→ **DATA ROWS**
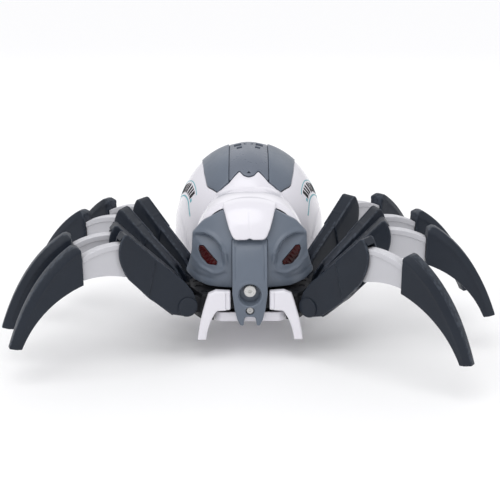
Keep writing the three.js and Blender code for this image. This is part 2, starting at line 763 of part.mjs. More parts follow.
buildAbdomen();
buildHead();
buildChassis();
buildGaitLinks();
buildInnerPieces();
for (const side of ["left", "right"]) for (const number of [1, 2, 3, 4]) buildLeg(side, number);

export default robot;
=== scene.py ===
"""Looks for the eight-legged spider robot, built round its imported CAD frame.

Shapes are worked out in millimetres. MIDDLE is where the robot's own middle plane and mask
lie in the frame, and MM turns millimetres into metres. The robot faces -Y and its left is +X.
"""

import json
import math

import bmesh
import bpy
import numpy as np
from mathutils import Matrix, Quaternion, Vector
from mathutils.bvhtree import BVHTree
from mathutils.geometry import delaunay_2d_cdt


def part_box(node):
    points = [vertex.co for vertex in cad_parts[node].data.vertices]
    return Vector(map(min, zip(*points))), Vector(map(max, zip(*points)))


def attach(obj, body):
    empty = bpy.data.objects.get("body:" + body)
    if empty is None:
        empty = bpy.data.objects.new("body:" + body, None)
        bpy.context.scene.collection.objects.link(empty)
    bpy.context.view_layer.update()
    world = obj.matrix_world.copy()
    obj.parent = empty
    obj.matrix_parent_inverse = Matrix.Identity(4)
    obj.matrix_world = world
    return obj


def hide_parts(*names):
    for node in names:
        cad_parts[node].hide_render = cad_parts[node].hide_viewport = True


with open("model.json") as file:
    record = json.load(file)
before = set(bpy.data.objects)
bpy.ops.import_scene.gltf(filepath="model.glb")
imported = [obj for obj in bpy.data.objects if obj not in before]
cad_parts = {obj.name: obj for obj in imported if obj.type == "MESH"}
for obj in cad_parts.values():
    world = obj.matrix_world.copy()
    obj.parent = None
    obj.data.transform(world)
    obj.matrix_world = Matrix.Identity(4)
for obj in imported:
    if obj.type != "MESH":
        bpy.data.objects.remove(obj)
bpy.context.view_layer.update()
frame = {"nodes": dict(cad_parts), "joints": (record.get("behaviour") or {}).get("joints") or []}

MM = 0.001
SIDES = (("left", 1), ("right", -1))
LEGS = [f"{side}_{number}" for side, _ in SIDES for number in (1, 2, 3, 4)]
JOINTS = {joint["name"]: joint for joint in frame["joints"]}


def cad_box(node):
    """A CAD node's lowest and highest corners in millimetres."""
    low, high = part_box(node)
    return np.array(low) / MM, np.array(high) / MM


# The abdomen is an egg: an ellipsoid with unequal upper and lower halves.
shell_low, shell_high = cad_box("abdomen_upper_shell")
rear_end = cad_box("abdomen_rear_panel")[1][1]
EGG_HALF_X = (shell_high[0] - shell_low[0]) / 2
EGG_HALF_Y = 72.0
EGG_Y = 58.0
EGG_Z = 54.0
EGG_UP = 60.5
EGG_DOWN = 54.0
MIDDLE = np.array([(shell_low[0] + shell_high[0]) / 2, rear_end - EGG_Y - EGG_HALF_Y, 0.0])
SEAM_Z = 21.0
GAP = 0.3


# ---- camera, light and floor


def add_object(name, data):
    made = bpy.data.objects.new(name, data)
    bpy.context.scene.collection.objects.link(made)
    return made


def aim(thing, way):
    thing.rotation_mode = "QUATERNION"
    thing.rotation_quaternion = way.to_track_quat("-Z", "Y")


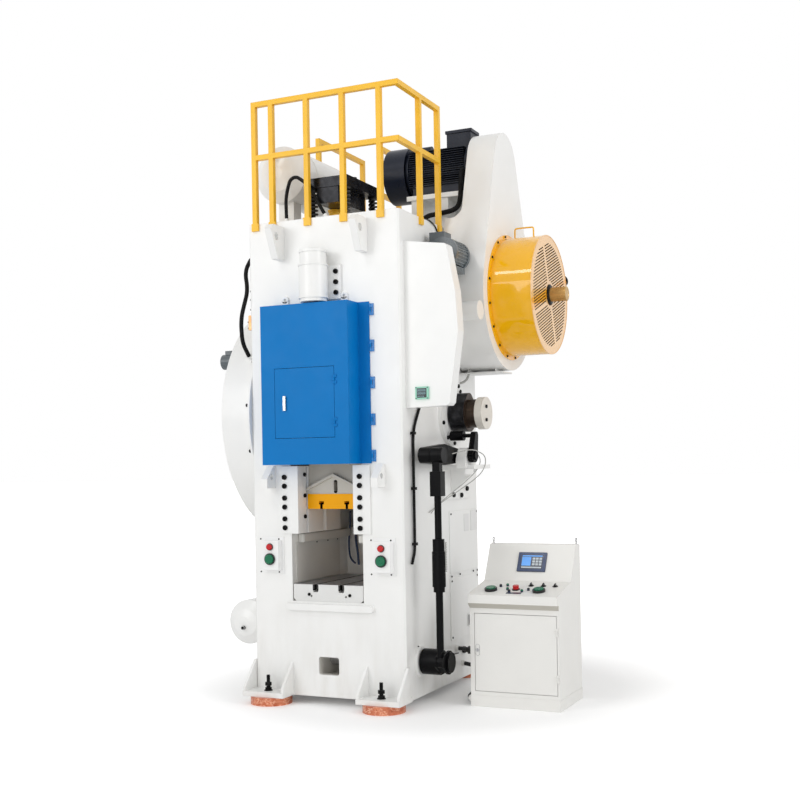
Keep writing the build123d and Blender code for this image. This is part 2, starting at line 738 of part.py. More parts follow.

→ **AIM OF THE TASK**
Write out all records exactly, keeping every detail.

→ **RESPONSE TO THE TASK**
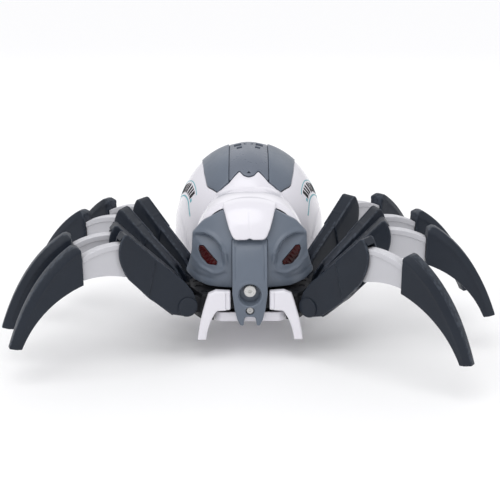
Keep writing the three.js and Blender code for this image. This is part 2, starting at line 763 of part.mjs. More parts follow.
buildAbdomen();
buildHead();
buildChassis();
buildGaitLinks();
buildInnerPieces();
for (const side of ["left", "right"]) for (const number of [1, 2, 3, 4]) buildLeg(side, number);

export default robot;
=== scene.py ===
"""Looks for the eight-legged spider robot, built round its imported CAD frame.

Shapes are worked out in millimetres. MIDDLE is where the robot's own middle plane and mask
lie in the frame, and MM turns millimetres into metres. The robot faces -Y and its left is +X.
"""

import json
import math

import bmesh
import bpy
import numpy as np
from mathutils import Matrix, Quaternion, Vector
from mathutils.bvhtree import BVHTree
from mathutils.geometry import delaunay_2d_cdt


def part_box(node):
    points = [vertex.co for vertex in cad_parts[node].data.vertices]
    return Vector(map(min, zip(*points))), Vector(map(max, zip(*points)))


def attach(obj, body):
    empty = bpy.data.objects.get("body:" + body)
    if empty is None:
        empty = bpy.data.objects.new("body:" + body, None)
        bpy.context.scene.collection.objects.link(empty)
    bpy.context.view_layer.update()
    world = obj.matrix_world.copy()
    obj.parent = empty
    obj.matrix_parent_inverse = Matrix.Identity(4)
    obj.matrix_world = world
    return obj


def hide_parts(*names):
    for node in names:
        cad_parts[node].hide_render = cad_parts[node].hide_viewport = True


with open("model.json") as file:
    record = json.load(file)
before = set(bpy.data.objects)
bpy.ops.import_scene.gltf(filepath="model.glb")
imported = [obj for obj in bpy.data.objects if obj not in before]
cad_parts = {obj.name: obj for obj in imported if obj.type == "MESH"}
for obj in cad_parts.values():
    world = obj.matrix_world.copy()
    obj.parent = None
    obj.data.transform(world)
    obj.matrix_world = Matrix.Identity(4)
for obj in imported:
    if obj.type != "MESH":
        bpy.data.objects.remove(obj)
bpy.context.view_layer.update()
frame = {"nodes": dict(cad_parts), "joints": (record.get("behaviour") or {}).get("joints") or []}

MM = 0.001
SIDES = (("left", 1), ("right", -1))
LEGS = [f"{side}_{number}" for side, _ in SIDES for number in (1, 2, 3, 4)]
JOINTS = {joint["name"]: joint for joint in frame["joints"]}


def cad_box(node):
    """A CAD node's lowest and highest corners in millimetres."""
    low, high = part_box(node)
    return np.array(low) / MM, np.array(high) / MM


# The abdomen is an egg: an ellipsoid with unequal upper and lower halves.
shell_low, shell_high = cad_box("abdomen_upper_shell")
rear_end = cad_box("abdomen_rear_panel")[1][1]
EGG_HALF_X = (shell_high[0] - shell_low[0]) / 2
EGG_HALF_Y = 72.0
EGG_Y = 58.0
EGG_Z = 54.0
EGG_UP = 60.5
EGG_DOWN = 54.0
MIDDLE = np.array([(shell_low[0] + shell_high[0]) / 2, rear_end - EGG_Y - EGG_HALF_Y, 0.0])
SEAM_Z = 21.0
GAP = 0.3


# ---- camera, light and floor


def add_object(name, data):
    made = bpy.data.objects.new(name, data)
    bpy.context.scene.collection.objects.link(made)
    return made


def aim(thing, way):
    thing.rotation_mode = "QUATERNION"
    thing.rotation_quaternion = way.to_track_quat("-Z", "Y")


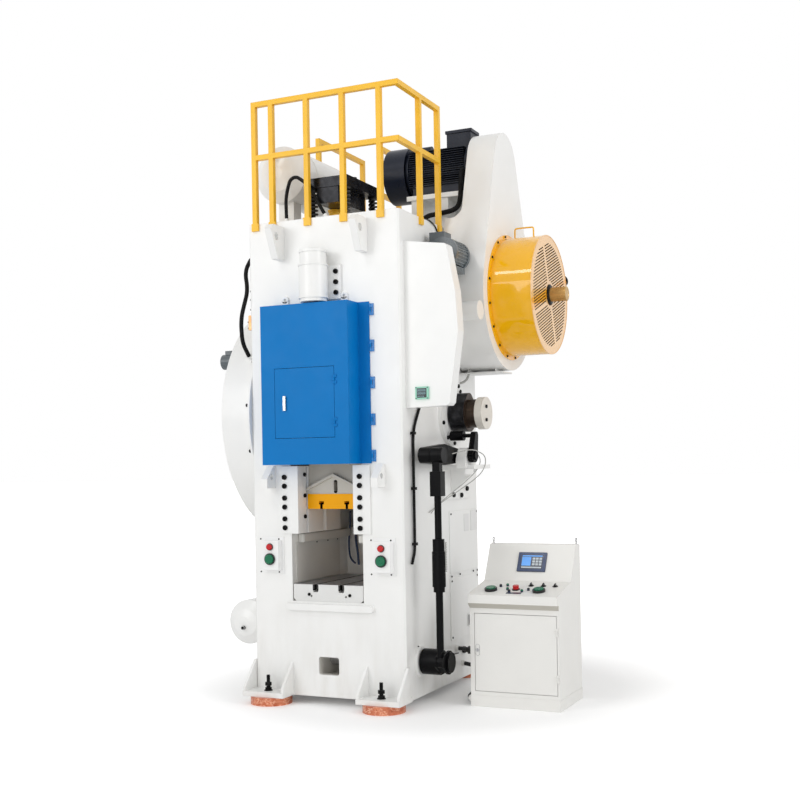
Keep writing the build123d and Blender code for this image. This is part 2, starting at line 738 of part.py. More parts follow.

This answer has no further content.